From the listing that follows, extract every line and set it down unaltered.

━━━━

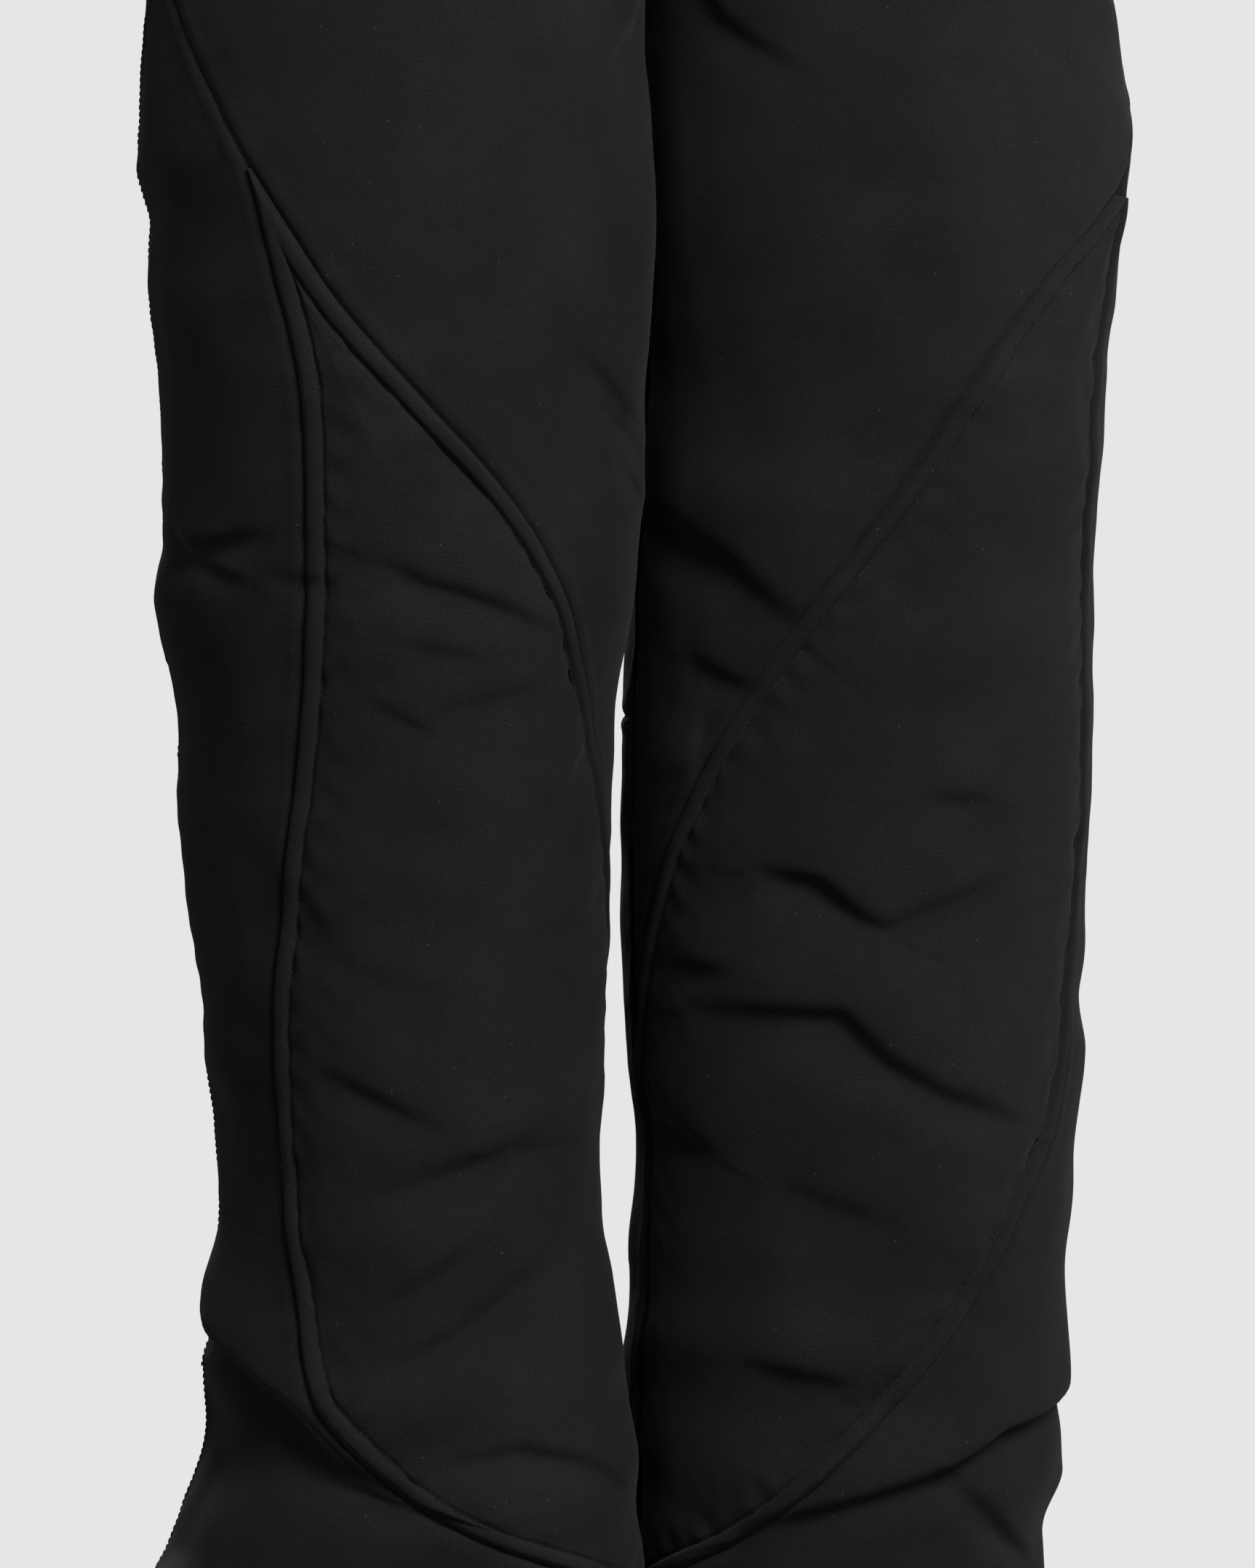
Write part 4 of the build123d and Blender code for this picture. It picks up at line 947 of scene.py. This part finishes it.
dress(together("belt_loops_cloth", loops), "shell", "belt_loops", held="stretched")
stitches("belt_loop_stitching", loop_runs)

# ---- zip tapes --------------------------------------------------------------------------------------
TAPE_INNER, TAPE_OUTER, TAPE_THICK = 3.1, 10.0, 0.6
FLY_TAPE_TOP, FLY_TAPE_LENGTH = (0.0, -107.6, -54.0), 116.0
POCKET_TAPE_SPAN, POCKET_TAPE_INSET, POCKET_TAPE_MIDDLE = (-66.0, -214.0), 4.4, -140.0


def zip_tape(name, start, run, across, out, length, *zip_nodes):
    """The strips of woven tape on both sides of a zip's teeth."""
    strips = []
    for way in (-1, 1):
        down = np.linspace(0, length, int(length / 1.6))[:, None, None]
        over = np.linspace(TAPE_INNER, TAPE_OUTER, 10)[None, :, None] * way
        middle = start + down * run + over * across
        strips.append(slab(f"{name}_{way}", middle, np.broadcast_to(out, middle.shape), TAPE_THICK, tape,
                           soft_edge=0.4))
    dress(together(name, strips), "zip_tape", *zip_nodes, held="stretched")


zip_tape("fly_tape_cloth", np.array(FLY_TAPE_TOP), np.array([0.0, 0, -1.0]), np.array([1.0, 0, 0]), FRONTWARD,
         FLY_TAPE_LENGTH, "fly_tape_right", "fly_tape_left")
for side in ("right", "left"):
    ends = [skin(side, h, along(POCKET_SEAM, h), POCKET_TAPE_INSET) for h in POCKET_TAPE_SPAN]
    length = float(np.linalg.norm(ends[1] - ends[0]))
    run = (ends[1] - ends[0]) / length
    seam_angle = along(POCKET_SEAM, POCKET_TAPE_MIDDLE)
    wide = skin(side, POCKET_TAPE_MIDDLE, seam_angle + 5) - skin(side, POCKET_TAPE_MIDDLE, seam_angle - 5)
    out = np.cross(run, wide)
    out = out / np.linalg.norm(out) * (-1 if out[1] > 0 else 1)
    zip_tape(f"pocket_tape_cloth_{side}", ends[0], run, np.cross(run, out), out, length, f"pocket_tape_{side}")

# ---- finishes of the hard parts ---------------------------------------------------------------------
FINISHES = {
    "fly_slider": enamel, "fly_pull": enamel, "fly_bottom_stop": enamel, "pocket_slider": enamel,
    "pocket_pull": enamel, "snap_cap": enamel, "snap_socket": enamel, "snap_stud": enamel,
    "fly_teeth": teeth, "pocket_teeth": teeth, "lace_hook": plastic,
}
for obj in bpy.data.objects:
    finish = FINISHES.get(obj.name.rsplit("_right", 1)[0].rsplit("_left", 1)[0])
    if finish:
        for place in obj.material_slots:
            place.material = finish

━━━━

#### RESULT OF THIS TASK
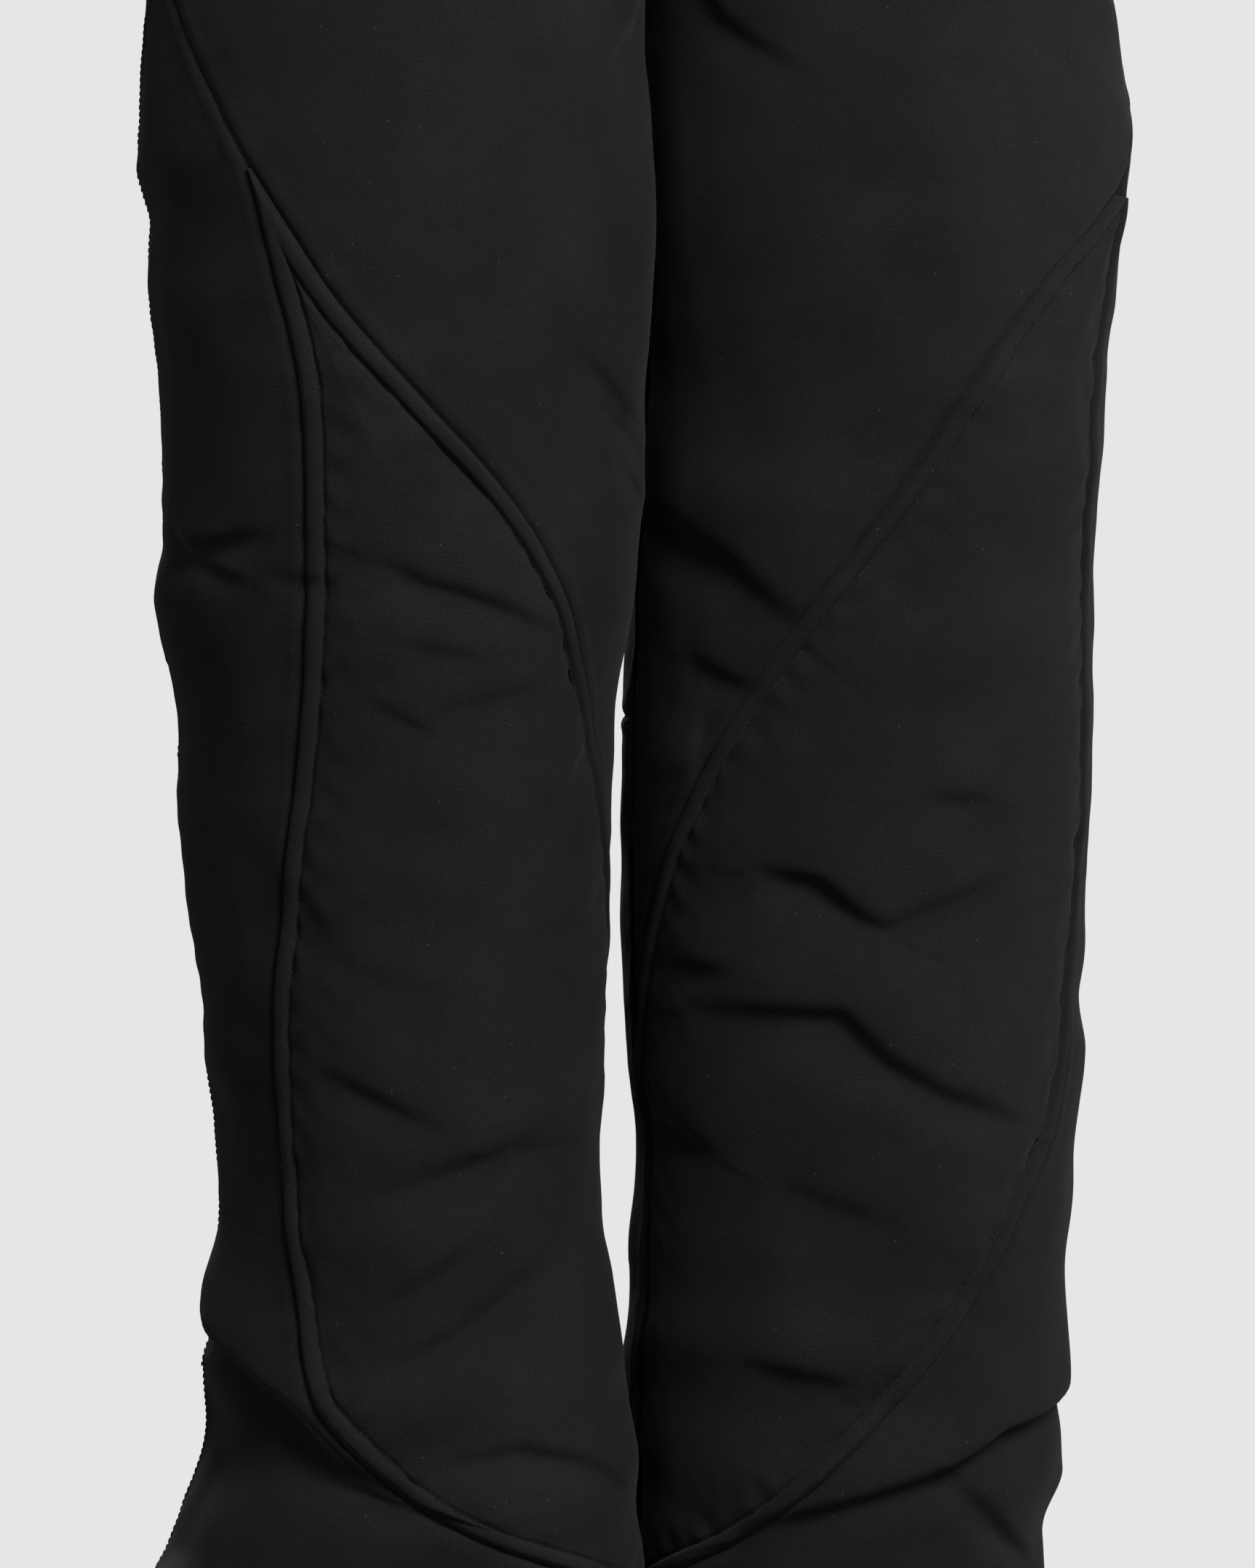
Write part 4 of the build123d and Blender code for this picture. It picks up at line 947 of scene.py. This part finishes it.
dress(together("belt_loops_cloth", loops), "shell", "belt_loops", held="stretched")
stitches("belt_loop_stitching", loop_runs)

# ---- zip tapes --------------------------------------------------------------------------------------
TAPE_INNER, TAPE_OUTER, TAPE_THICK = 3.1, 10.0, 0.6
FLY_TAPE_TOP, FLY_TAPE_LENGTH = (0.0, -107.6, -54.0), 116.0
POCKET_TAPE_SPAN, POCKET_TAPE_INSET, POCKET_TAPE_MIDDLE = (-66.0, -214.0), 4.4, -140.0


def zip_tape(name, start, run, across, out, length, *zip_nodes):
    """The strips of woven tape on both sides of a zip's teeth."""
    strips = []
    for way in (-1, 1):
        down = np.linspace(0, length, int(length / 1.6))[:, None, None]
        over = np.linspace(TAPE_INNER, TAPE_OUTER, 10)[None, :, None] * way
        middle = start + down * run + over * across
        strips.append(slab(f"{name}_{way}", middle, np.broadcast_to(out, middle.shape), TAPE_THICK, tape,
                           soft_edge=0.4))
    dress(together(name, strips), "zip_tape", *zip_nodes, held="stretched")


zip_tape("fly_tape_cloth", np.array(FLY_TAPE_TOP), np.array([0.0, 0, -1.0]), np.array([1.0, 0, 0]), FRONTWARD,
         FLY_TAPE_LENGTH, "fly_tape_right", "fly_tape_left")
for side in ("right", "left"):
    ends = [skin(side, h, along(POCKET_SEAM, h), POCKET_TAPE_INSET) for h in POCKET_TAPE_SPAN]
    length = float(np.linalg.norm(ends[1] - ends[0]))
    run = (ends[1] - ends[0]) / length
    seam_angle = along(POCKET_SEAM, POCKET_TAPE_MIDDLE)
    wide = skin(side, POCKET_TAPE_MIDDLE, seam_angle + 5) - skin(side, POCKET_TAPE_MIDDLE, seam_angle - 5)
    out = np.cross(run, wide)
    out = out / np.linalg.norm(out) * (-1 if out[1] > 0 else 1)
    zip_tape(f"pocket_tape_cloth_{side}", ends[0], run, np.cross(run, out), out, length, f"pocket_tape_{side}")

# ---- finishes of the hard parts ---------------------------------------------------------------------
FINISHES = {
    "fly_slider": enamel, "fly_pull": enamel, "fly_bottom_stop": enamel, "pocket_slider": enamel,
    "pocket_pull": enamel, "snap_cap": enamel, "snap_socket": enamel, "snap_stud": enamel,
    "fly_teeth": teeth, "pocket_teeth": teeth, "lace_hook": plastic,
}
for obj in bpy.data.objects:
    finish = FINISHES.get(obj.name.rsplit("_right", 1)[0].rsplit("_left", 1)[0])
    if finish:
        for place in obj.material_slots:
            place.material = finish